◆ **Written task**
Look through the material below and copy exactly the lines from the line with "before = set(bpy.data.objects)" to the line with "for node in", those two lines included.

BEGIN Given records

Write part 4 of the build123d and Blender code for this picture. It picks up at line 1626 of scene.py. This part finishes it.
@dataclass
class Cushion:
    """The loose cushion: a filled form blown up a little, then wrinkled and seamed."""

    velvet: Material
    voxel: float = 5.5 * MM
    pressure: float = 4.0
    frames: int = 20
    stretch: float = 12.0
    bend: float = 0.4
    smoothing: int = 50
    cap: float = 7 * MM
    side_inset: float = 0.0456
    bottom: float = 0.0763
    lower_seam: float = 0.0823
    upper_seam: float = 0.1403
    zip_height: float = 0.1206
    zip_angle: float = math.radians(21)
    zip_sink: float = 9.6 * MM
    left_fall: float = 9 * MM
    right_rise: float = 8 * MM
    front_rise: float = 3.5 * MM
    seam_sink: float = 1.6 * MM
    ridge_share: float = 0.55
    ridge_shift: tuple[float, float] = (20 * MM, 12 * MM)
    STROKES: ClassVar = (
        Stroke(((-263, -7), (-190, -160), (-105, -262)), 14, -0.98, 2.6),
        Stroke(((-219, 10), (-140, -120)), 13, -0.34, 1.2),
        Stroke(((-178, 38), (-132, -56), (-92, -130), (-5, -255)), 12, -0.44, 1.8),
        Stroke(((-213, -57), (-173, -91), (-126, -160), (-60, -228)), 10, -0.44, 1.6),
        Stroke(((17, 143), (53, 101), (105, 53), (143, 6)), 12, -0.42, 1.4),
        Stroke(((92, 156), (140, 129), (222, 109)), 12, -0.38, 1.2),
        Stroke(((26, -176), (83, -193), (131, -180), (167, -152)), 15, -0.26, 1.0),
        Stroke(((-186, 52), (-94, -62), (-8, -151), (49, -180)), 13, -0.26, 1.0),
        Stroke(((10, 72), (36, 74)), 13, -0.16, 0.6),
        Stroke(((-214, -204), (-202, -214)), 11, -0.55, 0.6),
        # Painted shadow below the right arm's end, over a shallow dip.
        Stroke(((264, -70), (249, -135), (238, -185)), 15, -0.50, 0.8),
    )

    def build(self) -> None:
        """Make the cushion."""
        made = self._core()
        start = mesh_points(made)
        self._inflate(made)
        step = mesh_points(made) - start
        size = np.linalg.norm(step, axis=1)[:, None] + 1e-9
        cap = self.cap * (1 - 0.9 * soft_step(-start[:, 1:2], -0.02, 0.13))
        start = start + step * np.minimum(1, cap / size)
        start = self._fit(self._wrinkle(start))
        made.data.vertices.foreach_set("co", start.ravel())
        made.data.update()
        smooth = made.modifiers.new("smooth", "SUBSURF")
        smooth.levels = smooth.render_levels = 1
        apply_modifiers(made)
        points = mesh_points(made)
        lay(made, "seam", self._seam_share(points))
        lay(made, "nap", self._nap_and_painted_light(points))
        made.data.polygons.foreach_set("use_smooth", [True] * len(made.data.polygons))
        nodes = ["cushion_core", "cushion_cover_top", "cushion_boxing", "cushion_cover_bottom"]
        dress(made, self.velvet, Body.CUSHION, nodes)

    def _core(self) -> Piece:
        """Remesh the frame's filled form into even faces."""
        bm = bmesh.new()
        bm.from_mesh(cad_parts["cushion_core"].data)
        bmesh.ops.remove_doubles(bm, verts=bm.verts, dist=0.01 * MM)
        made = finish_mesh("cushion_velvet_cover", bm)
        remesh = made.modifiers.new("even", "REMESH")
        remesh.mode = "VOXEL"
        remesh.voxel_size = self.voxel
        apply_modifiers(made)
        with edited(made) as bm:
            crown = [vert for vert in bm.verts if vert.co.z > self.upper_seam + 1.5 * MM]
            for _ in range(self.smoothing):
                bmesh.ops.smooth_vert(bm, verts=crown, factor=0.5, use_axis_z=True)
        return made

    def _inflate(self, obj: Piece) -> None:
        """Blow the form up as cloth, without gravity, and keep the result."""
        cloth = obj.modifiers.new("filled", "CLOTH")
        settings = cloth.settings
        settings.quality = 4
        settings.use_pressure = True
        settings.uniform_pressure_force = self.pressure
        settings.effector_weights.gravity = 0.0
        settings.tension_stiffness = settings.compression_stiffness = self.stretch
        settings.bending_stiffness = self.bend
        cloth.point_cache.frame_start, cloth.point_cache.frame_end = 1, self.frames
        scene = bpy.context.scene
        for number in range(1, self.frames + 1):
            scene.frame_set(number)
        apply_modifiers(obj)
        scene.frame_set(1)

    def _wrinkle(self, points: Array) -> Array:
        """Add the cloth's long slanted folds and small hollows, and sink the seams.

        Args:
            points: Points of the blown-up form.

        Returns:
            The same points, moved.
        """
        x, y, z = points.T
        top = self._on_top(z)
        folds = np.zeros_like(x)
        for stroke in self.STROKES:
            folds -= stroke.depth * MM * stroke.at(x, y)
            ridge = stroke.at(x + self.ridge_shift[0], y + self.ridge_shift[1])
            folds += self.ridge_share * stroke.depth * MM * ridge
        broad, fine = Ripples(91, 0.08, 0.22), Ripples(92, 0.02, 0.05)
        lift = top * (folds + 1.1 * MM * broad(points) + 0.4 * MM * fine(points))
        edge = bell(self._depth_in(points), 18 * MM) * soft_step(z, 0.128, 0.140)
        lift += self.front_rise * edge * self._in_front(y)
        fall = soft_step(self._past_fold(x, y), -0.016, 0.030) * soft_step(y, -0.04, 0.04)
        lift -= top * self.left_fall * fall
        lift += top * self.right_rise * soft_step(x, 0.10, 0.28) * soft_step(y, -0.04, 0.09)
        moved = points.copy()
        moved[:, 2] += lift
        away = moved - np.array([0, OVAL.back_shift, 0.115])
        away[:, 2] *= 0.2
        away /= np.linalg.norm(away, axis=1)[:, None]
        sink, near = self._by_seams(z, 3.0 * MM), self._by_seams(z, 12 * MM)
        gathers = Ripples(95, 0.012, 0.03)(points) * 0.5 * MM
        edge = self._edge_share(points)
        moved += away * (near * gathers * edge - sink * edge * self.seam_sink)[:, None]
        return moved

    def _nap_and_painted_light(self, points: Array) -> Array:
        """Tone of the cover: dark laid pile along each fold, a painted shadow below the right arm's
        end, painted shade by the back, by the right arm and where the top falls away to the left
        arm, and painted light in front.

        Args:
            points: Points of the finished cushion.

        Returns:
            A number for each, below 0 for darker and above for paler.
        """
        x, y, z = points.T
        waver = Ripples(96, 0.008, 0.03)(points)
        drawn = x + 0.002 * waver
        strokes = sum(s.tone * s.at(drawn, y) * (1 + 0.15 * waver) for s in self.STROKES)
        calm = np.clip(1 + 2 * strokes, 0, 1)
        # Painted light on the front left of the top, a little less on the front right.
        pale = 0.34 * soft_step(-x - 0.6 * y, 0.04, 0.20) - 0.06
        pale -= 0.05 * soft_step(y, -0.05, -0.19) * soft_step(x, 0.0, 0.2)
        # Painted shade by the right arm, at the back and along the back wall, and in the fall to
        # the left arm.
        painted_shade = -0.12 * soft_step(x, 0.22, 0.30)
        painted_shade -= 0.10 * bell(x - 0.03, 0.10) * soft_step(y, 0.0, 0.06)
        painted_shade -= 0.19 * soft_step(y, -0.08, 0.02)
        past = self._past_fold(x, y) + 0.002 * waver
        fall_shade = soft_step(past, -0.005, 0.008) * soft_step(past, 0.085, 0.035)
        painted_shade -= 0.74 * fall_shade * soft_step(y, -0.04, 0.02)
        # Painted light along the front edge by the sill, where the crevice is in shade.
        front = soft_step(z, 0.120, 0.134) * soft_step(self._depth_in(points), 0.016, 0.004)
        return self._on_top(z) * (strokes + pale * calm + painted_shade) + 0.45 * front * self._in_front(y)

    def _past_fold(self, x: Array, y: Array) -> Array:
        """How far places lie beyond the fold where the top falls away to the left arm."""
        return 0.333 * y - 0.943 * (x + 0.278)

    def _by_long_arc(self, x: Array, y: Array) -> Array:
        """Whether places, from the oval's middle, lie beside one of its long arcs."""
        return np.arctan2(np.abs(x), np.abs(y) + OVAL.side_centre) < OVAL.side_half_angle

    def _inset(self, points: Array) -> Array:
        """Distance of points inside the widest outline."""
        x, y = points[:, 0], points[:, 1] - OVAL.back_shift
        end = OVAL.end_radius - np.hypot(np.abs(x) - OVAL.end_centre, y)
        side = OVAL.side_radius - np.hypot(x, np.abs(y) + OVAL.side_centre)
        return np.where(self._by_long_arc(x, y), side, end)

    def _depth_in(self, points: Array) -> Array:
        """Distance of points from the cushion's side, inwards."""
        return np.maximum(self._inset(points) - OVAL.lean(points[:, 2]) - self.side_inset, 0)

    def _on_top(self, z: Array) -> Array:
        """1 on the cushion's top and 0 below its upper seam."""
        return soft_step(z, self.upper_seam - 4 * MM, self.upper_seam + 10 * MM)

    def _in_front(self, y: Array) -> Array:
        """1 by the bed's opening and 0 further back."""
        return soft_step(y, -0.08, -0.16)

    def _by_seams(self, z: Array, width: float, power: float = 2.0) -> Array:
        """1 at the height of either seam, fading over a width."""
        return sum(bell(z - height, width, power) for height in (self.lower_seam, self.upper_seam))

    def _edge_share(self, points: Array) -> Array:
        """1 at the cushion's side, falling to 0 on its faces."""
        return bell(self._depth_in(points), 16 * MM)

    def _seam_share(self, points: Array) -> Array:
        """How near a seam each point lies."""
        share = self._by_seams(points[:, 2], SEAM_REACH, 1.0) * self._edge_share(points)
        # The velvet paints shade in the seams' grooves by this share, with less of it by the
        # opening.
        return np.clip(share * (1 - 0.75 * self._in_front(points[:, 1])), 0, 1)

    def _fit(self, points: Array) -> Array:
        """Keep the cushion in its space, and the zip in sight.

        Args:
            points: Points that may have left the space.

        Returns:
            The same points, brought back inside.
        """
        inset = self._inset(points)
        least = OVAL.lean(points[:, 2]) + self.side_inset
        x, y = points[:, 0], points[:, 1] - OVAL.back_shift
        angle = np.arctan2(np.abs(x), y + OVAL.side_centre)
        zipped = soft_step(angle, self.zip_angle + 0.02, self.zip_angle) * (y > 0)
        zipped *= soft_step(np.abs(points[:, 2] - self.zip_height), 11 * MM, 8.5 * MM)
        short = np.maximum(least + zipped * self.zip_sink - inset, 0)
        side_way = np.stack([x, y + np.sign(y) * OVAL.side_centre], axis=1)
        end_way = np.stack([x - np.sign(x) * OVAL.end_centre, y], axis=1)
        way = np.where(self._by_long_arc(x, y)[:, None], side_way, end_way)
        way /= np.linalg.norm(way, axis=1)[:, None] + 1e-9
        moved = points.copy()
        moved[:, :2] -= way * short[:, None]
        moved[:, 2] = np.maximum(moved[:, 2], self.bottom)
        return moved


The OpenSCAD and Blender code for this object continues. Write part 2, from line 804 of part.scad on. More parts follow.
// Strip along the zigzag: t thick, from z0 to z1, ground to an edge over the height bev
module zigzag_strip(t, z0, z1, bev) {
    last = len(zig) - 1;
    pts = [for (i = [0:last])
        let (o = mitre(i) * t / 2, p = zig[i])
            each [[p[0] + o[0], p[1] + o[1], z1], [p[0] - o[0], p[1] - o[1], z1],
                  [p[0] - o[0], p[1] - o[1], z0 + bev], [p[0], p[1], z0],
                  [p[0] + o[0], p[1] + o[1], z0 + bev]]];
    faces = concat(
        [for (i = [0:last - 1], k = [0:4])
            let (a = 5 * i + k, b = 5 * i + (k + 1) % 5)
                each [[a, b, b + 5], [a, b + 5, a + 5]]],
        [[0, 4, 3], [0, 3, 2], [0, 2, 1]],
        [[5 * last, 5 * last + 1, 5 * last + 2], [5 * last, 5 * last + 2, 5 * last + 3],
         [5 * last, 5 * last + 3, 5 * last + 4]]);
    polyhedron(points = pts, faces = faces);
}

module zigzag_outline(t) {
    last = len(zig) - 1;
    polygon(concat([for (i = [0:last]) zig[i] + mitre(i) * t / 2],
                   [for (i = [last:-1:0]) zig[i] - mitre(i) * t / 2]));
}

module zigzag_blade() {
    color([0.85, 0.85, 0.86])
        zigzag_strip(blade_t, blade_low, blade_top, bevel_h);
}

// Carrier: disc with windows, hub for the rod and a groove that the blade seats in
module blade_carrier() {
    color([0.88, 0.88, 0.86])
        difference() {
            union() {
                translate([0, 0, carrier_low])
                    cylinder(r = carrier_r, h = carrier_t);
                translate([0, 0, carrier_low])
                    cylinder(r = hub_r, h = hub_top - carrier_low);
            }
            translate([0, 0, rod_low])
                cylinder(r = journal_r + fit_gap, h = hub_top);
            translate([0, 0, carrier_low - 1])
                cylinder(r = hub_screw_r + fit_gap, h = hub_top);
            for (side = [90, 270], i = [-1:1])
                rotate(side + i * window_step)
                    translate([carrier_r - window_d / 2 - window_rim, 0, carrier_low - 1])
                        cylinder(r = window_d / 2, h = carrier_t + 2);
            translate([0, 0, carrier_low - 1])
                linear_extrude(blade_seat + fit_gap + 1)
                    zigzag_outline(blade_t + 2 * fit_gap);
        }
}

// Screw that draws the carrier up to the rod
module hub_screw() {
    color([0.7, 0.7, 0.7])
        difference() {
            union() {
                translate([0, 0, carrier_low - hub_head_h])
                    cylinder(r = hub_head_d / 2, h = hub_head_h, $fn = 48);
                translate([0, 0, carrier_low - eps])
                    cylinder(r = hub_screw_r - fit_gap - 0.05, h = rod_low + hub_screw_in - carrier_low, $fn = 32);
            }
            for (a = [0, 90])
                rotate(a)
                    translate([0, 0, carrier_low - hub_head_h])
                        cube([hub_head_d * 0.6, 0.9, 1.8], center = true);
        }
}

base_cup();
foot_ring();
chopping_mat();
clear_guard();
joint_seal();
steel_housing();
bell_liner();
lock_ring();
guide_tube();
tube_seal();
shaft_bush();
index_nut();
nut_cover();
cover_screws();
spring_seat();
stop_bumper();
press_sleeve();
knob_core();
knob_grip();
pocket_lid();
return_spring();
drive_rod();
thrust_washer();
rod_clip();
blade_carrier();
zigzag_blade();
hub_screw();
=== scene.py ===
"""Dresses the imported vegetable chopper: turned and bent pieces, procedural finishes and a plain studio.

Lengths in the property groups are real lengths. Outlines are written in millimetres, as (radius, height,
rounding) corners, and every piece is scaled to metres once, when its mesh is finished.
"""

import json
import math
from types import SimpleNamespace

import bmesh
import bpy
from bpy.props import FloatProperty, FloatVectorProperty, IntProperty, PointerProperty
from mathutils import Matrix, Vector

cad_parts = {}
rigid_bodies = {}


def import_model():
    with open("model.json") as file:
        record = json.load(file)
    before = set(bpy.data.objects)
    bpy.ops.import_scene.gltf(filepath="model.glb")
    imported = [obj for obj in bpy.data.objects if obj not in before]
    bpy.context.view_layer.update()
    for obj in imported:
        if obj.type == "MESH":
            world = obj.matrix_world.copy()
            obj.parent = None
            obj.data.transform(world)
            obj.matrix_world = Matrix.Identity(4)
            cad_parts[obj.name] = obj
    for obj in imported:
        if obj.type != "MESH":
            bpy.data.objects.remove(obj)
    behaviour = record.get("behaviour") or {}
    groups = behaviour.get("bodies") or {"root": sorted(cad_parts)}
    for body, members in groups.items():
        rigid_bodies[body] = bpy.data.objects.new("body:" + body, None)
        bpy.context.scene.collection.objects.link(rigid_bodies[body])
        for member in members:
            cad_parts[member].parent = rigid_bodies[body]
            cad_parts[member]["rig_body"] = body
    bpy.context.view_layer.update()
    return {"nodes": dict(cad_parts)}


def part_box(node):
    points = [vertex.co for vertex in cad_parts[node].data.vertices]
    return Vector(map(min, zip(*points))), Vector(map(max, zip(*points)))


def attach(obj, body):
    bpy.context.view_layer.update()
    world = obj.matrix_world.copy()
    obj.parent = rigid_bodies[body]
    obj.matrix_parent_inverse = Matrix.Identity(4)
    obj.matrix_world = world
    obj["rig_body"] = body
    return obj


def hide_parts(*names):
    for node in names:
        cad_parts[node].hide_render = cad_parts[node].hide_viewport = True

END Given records

◆ **Answer for the task**
    before = set(bpy.data.objects)
    bpy.ops.import_scene.gltf(filepath="model.glb")
    imported = [obj for obj in bpy.data.objects if obj not in before]
    bpy.context.view_layer.update()
    for obj in imported:
        if obj.type == "MESH":
            world = obj.matrix_world.copy()
            obj.parent = None
            obj.data.transform(world)
            obj.matrix_world = Matrix.Identity(4)
            cad_parts[obj.name] = obj
    for obj in imported:
        if obj.type != "MESH":
            bpy.data.objects.remove(obj)
    behaviour = record.get("behaviour") or {}
    groups = behaviour.get("bodies") or {"root": sorted(cad_parts)}
    for body, members in groups.items():
        rigid_bodies[body] = bpy.data.objects.new("body:" + body, None)
        bpy.context.scene.collection.objects.link(rigid_bodies[body])
        for member in members:
            cad_parts[member].parent = rigid_bodies[body]
            cad_parts[member]["rig_body"] = body
    bpy.context.view_layer.update()
    return {"nodes": dict(cad_parts)}


def part_box(node):
    points = [vertex.co for vertex in cad_parts[node].data.vertices]
    return Vector(map(min, zip(*points))), Vector(map(max, zip(*points)))


def attach(obj, body):
    bpy.context.view_layer.update()
    world = obj.matrix_world.copy()
    obj.parent = rigid_bodies[body]
    obj.matrix_parent_inverse = Matrix.Identity(4)
    obj.matrix_world = world
    obj["rig_body"] = body
    return obj


def hide_parts(*names):
    for node in names:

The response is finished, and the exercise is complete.